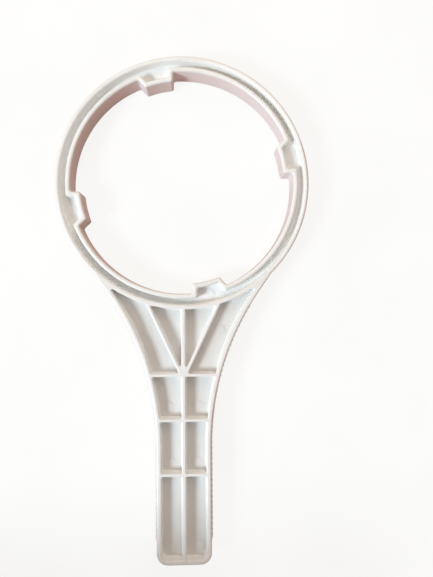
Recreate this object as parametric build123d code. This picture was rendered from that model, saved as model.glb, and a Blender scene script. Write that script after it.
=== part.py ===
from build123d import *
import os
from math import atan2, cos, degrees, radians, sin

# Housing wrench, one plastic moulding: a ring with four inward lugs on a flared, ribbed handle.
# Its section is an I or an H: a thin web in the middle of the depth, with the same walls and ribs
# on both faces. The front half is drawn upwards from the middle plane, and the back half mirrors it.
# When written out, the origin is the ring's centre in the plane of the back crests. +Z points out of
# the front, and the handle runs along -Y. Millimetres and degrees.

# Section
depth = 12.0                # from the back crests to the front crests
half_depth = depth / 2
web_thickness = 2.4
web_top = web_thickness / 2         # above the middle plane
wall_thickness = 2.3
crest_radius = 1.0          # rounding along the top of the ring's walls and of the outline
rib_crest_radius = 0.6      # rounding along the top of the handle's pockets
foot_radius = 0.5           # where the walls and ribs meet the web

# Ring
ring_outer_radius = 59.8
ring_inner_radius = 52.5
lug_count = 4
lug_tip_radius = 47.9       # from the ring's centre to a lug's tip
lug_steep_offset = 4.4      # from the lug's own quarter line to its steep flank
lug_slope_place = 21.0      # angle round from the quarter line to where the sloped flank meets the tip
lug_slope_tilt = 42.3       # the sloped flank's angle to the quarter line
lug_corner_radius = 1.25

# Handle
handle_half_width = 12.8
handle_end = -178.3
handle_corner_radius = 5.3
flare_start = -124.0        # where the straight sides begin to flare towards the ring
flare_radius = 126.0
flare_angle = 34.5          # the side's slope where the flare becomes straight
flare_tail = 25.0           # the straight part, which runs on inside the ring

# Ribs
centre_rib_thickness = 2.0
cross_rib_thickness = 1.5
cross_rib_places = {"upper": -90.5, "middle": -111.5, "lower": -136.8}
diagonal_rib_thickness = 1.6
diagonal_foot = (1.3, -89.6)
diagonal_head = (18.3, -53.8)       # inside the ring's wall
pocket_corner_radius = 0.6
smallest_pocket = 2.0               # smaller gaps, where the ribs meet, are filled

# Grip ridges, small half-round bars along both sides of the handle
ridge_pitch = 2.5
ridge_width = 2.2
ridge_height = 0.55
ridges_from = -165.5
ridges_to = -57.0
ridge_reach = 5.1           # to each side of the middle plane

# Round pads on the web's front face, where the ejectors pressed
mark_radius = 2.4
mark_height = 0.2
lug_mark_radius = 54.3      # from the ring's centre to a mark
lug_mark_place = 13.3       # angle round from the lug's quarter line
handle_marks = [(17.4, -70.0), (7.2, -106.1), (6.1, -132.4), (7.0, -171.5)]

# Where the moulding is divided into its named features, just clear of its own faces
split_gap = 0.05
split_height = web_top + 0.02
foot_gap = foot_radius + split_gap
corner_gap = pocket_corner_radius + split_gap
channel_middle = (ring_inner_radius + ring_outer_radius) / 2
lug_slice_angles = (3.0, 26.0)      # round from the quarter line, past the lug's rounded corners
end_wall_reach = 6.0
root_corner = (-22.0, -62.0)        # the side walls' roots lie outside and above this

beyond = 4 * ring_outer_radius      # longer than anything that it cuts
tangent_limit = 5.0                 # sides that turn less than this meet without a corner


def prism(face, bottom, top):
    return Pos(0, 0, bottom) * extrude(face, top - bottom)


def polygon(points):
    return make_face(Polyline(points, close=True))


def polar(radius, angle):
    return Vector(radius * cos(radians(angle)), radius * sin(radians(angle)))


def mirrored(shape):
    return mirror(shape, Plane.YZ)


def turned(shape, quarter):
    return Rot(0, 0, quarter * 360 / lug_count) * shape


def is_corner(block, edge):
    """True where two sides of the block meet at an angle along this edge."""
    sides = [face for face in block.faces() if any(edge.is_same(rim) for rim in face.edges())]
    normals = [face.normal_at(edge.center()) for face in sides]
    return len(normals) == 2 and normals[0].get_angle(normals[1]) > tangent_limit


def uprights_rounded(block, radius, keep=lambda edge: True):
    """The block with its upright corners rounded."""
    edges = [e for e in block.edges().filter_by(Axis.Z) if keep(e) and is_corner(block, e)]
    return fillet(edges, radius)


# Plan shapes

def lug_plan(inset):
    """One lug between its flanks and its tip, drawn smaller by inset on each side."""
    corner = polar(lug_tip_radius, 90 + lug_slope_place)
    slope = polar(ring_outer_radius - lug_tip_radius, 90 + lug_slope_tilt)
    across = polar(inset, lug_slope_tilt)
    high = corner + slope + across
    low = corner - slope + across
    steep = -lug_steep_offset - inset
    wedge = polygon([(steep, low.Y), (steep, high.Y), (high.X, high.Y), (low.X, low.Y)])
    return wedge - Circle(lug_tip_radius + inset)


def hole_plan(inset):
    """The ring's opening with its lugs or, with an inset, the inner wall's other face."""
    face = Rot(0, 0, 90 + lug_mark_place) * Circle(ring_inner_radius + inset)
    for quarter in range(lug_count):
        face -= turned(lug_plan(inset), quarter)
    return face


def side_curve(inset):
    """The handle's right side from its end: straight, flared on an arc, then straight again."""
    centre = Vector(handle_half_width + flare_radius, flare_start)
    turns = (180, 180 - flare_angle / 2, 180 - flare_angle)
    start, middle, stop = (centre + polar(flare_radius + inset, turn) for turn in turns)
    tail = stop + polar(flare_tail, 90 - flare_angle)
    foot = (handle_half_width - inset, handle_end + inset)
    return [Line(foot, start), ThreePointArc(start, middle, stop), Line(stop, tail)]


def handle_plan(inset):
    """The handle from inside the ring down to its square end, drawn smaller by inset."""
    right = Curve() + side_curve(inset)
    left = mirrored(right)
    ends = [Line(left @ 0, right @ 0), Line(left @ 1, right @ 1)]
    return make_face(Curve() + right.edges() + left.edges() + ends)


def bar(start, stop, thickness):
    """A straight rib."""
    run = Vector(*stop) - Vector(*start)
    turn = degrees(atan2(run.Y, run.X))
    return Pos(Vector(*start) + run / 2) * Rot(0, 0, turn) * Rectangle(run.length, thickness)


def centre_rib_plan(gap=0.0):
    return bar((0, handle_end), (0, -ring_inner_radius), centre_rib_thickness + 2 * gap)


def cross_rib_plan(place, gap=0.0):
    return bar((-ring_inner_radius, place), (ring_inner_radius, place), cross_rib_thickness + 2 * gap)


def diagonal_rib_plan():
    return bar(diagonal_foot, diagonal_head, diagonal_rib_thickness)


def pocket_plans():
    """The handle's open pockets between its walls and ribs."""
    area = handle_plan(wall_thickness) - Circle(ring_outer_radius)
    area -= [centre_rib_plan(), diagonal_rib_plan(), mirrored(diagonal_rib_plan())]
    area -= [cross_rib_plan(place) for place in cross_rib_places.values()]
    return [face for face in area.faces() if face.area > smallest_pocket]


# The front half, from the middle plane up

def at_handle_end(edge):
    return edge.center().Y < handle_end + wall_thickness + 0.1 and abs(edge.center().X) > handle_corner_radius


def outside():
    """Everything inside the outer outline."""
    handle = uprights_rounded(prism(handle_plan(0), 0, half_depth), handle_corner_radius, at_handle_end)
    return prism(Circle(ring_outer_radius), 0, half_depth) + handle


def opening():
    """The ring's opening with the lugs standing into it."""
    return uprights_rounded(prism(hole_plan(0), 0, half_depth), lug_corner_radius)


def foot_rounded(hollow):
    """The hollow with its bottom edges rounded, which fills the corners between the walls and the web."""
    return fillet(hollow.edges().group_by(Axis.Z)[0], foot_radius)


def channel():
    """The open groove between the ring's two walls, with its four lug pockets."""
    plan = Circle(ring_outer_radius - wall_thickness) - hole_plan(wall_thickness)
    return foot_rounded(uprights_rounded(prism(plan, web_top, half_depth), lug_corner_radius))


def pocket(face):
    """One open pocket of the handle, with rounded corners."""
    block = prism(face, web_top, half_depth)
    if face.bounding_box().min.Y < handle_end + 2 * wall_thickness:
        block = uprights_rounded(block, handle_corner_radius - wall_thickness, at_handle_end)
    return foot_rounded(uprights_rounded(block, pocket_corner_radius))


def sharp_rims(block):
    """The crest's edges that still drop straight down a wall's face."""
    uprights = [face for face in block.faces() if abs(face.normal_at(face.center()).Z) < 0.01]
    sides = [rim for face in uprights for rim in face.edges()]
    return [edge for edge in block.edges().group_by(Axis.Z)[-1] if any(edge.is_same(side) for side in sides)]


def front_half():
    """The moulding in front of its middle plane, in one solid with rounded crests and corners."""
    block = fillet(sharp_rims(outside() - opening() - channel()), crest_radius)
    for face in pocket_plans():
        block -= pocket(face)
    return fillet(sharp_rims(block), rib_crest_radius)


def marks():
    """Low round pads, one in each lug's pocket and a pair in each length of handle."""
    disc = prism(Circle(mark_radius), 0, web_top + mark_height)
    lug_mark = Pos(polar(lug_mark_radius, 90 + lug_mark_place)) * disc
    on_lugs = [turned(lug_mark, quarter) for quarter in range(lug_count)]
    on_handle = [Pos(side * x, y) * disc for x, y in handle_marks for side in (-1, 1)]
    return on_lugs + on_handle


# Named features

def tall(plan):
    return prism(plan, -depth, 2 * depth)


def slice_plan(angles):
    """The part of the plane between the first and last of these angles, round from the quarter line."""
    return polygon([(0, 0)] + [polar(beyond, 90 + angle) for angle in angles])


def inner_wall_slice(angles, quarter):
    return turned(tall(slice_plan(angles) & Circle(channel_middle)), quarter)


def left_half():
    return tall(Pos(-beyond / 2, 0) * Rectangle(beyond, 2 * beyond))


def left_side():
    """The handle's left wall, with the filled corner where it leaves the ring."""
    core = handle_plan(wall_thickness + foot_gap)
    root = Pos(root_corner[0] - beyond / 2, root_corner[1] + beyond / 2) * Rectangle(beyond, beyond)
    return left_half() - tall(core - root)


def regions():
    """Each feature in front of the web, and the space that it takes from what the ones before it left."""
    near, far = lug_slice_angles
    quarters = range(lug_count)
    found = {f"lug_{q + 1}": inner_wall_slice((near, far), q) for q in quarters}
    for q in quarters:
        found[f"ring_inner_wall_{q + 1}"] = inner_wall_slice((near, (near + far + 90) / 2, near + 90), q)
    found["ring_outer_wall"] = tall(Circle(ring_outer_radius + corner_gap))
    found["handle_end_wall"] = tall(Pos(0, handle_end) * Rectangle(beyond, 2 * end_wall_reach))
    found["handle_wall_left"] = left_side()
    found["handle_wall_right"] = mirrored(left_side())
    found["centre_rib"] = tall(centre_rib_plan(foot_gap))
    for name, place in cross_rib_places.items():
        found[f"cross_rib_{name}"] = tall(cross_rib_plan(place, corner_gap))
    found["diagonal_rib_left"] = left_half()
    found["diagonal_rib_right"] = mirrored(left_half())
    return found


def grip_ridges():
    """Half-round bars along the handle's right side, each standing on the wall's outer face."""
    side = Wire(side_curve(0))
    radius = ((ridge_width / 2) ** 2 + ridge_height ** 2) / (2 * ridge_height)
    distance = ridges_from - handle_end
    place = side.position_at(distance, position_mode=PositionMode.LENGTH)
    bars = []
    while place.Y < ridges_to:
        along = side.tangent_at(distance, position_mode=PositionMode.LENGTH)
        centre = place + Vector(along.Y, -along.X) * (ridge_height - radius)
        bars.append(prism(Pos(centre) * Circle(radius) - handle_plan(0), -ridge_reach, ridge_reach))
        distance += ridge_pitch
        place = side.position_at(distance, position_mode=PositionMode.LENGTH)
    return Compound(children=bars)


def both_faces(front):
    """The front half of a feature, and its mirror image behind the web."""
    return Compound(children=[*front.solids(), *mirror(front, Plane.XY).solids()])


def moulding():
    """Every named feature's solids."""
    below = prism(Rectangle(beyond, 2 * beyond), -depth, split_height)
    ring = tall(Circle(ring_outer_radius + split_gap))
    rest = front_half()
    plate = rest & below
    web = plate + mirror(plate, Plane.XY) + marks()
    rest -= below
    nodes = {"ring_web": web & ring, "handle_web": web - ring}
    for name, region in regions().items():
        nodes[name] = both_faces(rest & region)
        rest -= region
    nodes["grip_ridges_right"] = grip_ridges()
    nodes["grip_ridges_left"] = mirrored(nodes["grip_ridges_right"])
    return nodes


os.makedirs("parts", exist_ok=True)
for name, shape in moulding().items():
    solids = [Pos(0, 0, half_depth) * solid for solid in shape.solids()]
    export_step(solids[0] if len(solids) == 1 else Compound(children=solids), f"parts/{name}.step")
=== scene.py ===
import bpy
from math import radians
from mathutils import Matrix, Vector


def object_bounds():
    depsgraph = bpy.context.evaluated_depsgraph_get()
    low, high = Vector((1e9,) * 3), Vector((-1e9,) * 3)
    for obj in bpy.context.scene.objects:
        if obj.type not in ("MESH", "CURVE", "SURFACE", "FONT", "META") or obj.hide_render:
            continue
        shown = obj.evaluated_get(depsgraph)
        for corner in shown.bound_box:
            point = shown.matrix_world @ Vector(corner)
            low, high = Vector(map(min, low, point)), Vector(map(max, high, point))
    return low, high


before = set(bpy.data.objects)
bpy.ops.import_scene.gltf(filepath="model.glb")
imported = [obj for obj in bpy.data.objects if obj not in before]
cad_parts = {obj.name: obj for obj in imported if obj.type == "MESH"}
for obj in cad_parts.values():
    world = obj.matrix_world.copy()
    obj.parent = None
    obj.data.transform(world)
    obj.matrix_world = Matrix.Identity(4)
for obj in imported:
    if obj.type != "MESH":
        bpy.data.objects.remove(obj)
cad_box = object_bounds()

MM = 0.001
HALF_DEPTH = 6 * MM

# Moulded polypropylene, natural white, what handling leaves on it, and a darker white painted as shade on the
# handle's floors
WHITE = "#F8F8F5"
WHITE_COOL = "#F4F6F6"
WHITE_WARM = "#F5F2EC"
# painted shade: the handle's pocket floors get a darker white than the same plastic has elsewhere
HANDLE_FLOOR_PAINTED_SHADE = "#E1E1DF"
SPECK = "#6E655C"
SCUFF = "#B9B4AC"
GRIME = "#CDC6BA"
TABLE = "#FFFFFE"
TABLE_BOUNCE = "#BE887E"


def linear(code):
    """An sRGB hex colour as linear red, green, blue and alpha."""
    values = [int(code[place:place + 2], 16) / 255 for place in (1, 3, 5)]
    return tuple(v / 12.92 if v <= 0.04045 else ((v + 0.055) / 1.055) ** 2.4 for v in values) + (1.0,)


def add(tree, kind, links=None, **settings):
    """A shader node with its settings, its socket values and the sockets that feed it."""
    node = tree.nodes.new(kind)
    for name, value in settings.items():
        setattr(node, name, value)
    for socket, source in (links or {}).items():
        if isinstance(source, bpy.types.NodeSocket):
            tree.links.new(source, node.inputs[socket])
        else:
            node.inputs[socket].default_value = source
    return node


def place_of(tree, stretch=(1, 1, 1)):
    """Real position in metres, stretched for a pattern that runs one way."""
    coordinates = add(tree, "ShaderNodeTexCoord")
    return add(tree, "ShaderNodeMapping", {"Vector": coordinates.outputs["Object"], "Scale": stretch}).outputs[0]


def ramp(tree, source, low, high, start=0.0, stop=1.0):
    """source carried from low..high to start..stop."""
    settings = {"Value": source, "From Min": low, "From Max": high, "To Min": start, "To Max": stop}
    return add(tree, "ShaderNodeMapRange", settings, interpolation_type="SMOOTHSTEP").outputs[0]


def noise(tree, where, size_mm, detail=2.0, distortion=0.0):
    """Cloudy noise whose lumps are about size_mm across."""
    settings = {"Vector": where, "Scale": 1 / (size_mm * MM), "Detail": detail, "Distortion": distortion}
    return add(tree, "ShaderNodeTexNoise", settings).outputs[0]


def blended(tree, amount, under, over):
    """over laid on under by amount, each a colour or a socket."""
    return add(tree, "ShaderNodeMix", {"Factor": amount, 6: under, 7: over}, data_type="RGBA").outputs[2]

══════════

- [Written problem] Only the lines from the start of the data to the line holding "from math import atan2, cos, degrees, radians, sin" are wanted; return them exactly, both ends included.

- [Finished answer]
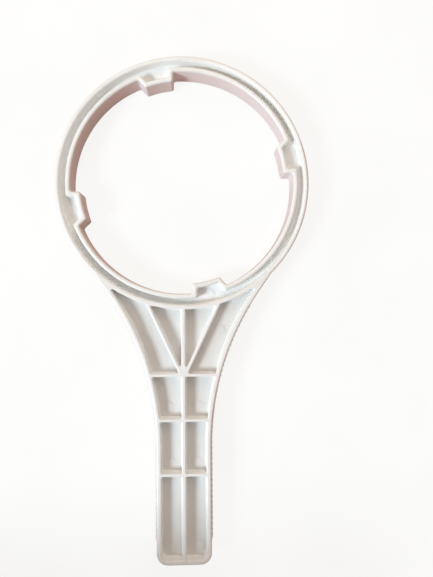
Recreate this object as parametric build123d code. This picture was rendered from that model, saved as model.glb, and a Blender scene script. Write that script after it.
=== part.py ===
from build123d import *
import os
from math import atan2, cos, degrees, radians, sin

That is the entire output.